■ **What to do**
Repeat word for word the line with "Reconstruct the object" and every line after it until the records below run out.

■ **Excerpted records**
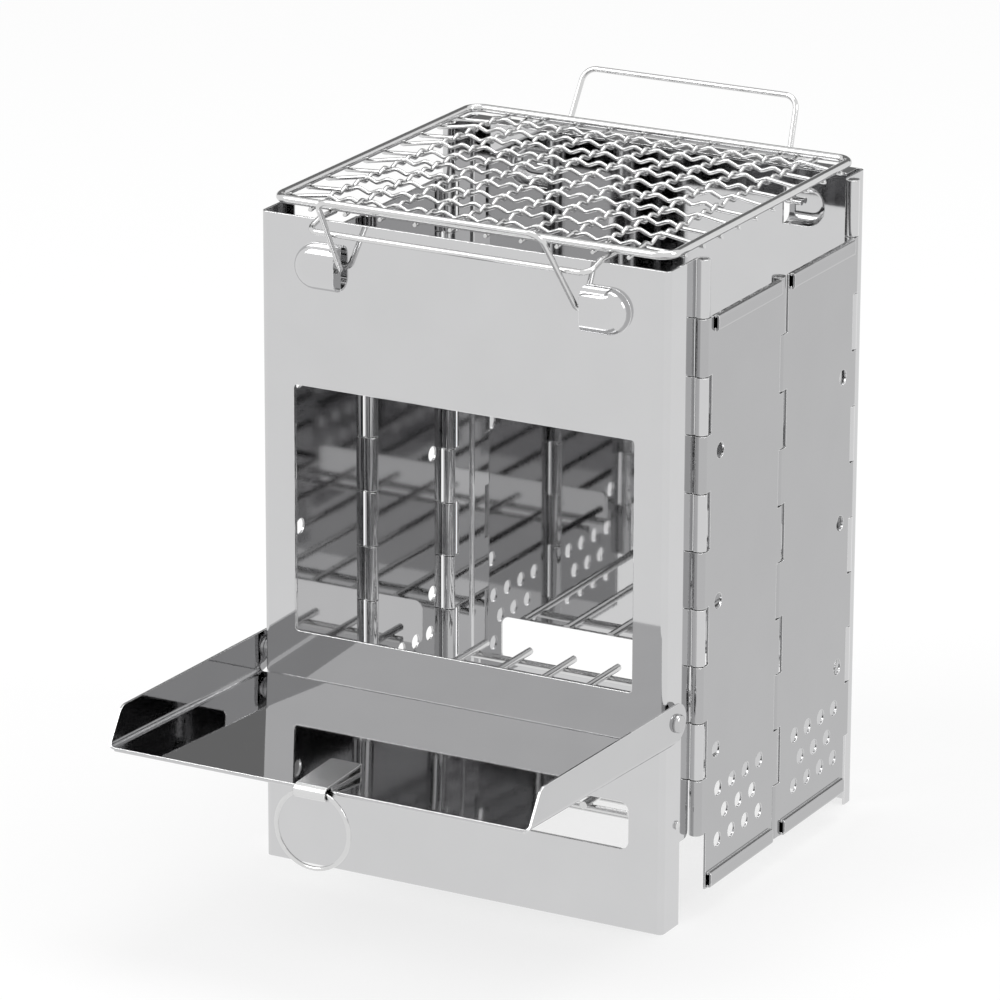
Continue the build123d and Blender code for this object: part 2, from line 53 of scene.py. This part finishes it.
# Studio, with each lamp's place, side and power
WHITE = (1.0, 1.0, 1.0, 1.0)
FLOOR_SIZE = 8.0
FLOOR_COLOUR = (0.95, 0.95, 0.95, 1.0)
FLOOR_SEEN_WHITE = 0.72
WORLD_LIGHT = 0.60
LAMPS = {
    "key_softbox": ((-1.5, -1.6, 2.2), 1.6, 31.0),
    "side_softbox": ((2.4, 0.4, 1.5), 1.0, 14.0),
    "top_softbox": ((0.2, 0.6, 2.6), 1.4, 19.0),
}
LAMP_AIM = (0.0, 0.05, 0.12)
FLAG_DISTANCE = 2.6
FLAG_WIDTH = 5.0
FLAG_BOTTOM = 0.62
FLAG_TOP = 2.6
FLAG_SHADE = 0.20

# Steel, with the scale, detail and stretch of each noise, and heights in metres
UPRIGHT = (1.0, 1.0, 0.04)
CROSSWAYS = (0.04, 1.0, 1.0)
EVEN = (1.0, 1.0, 1.0)
# Painted edge highlight colours, laid on the sharp edges of the steel
GLINT = (0.92, 0.92, 0.92)
SOFT_GLINT = (0.75, 0.75, 0.75)
STEEL_IOR = 2.5
EDGE_SAMPLES = 4
EDGE_RADIUS = 0.00035
EDGE_GAIN = 1.1
CLOUD_NOISE = (38.0, 3.0, EVEN)
CLOUD_DARK = 0.965
CLOUD_LIGHT = 1.03
SMEAR_NOISE = (14.0, 5.0, (1.0, 1.0, 0.35))
SMEAR_LOW = 0.6
SMEAR_HIGH = 1.5
BRUSH_SCALE = 900.0
BRUSH_DETAIL = 2.0
BRUSH_HEIGHT = 0.00002
RIPPLE_NOISE = (9.0, 1.0, (1.0, 1.0, 0.6))
RIPPLE_HEIGHT = 0.002

# Each finish: colour, painted edge highlight colour, roughness, brushing direction, brushing strength,
# ripple strength
FINISHES = {
    "panel_sheet": ((0.595, 0.595, 0.60), GLINT, 0.035, UPRIGHT, 0.10, 0.12),
    # The walls are the panels' steel with painted shade: a darker colour for the dimmer light that falls
    # on them
    "wall_sheet_painted_shade": ((0.425, 0.425, 0.43), GLINT, 0.04, UPRIGHT, 0.10, 0.12),
    "tray_sheet": ((0.53, 0.53, 0.535), GLINT, 0.035, CROSSWAYS, 0.10, 0.10),
    "clip_sheet": ((0.70, 0.70, 0.70), GLINT, 0.22, EVEN, 0.5, 0.4),
    "hinge_steel": ((0.34, 0.34, 0.345), SOFT_GLINT, 0.16, UPRIGHT, 0.3, 0.05),
    "bright_wire": ((0.64, 0.64, 0.64), GLINT, 0.10, CROSSWAYS, 0.25, 0.05),
    "rivet_steel": ((0.50, 0.50, 0.505), GLINT, 0.12, EVEN, 0.3, 0.05),
}

# CAD nodes by finish; the hinge pins are found by name
FINISH_NODES = {
    "panel_sheet": ("front_panel", "back_panel"),
    # The walls take the darker steel with painted shade
    "wall_sheet_painted_shade": ("right_front_wall", "right_rear_wall", "left_front_wall", "left_rear_wall"),
    "tray_sheet": ("fuel_tray",),
    "clip_sheet": ("ring_clip",),
    "bright_wire": (
        "pull_ring",
        "front_handle",
        "rear_handle",
        "net_frame",
        "net_mesh",
        "front_bracket",
        "rear_bracket",
        "grate_rods",
        "grate_cross_bars",
    ),
    "rivet_steel": ("tray_rivets", "tray_washers"),
    "hinge_steel": tuple(name for name in nodes if name.endswith("hinge_pin")),
}

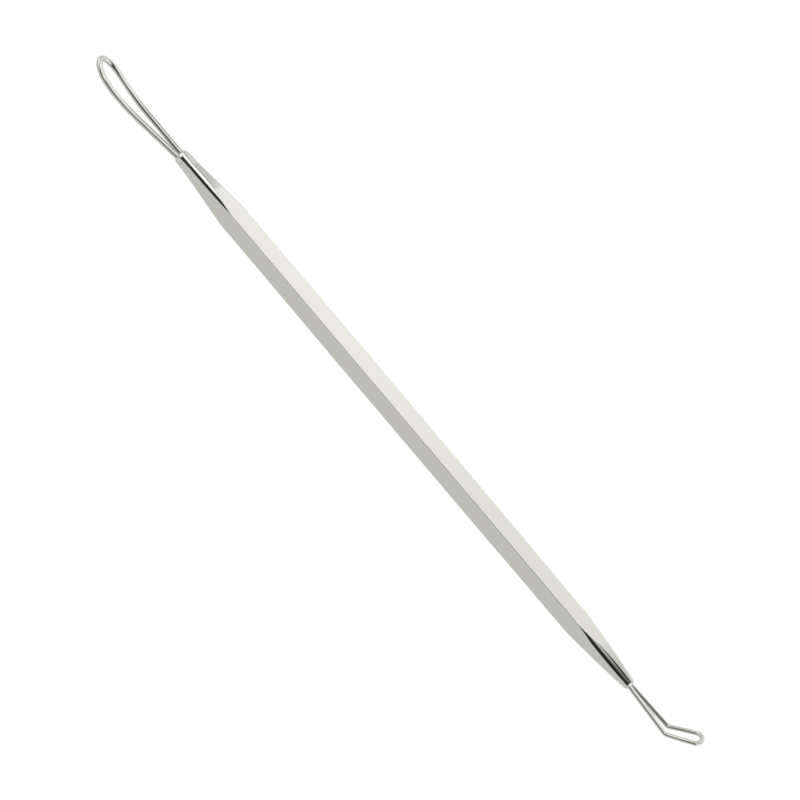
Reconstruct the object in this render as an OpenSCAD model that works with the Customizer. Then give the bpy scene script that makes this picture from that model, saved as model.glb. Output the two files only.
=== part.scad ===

■ **Solution for this task**
Reconstruct the object in this render as an OpenSCAD model that works with the Customizer. Then give the bpy scene script that makes this picture from that model, saved as model.glb. Output the two files only.
=== part.scad ===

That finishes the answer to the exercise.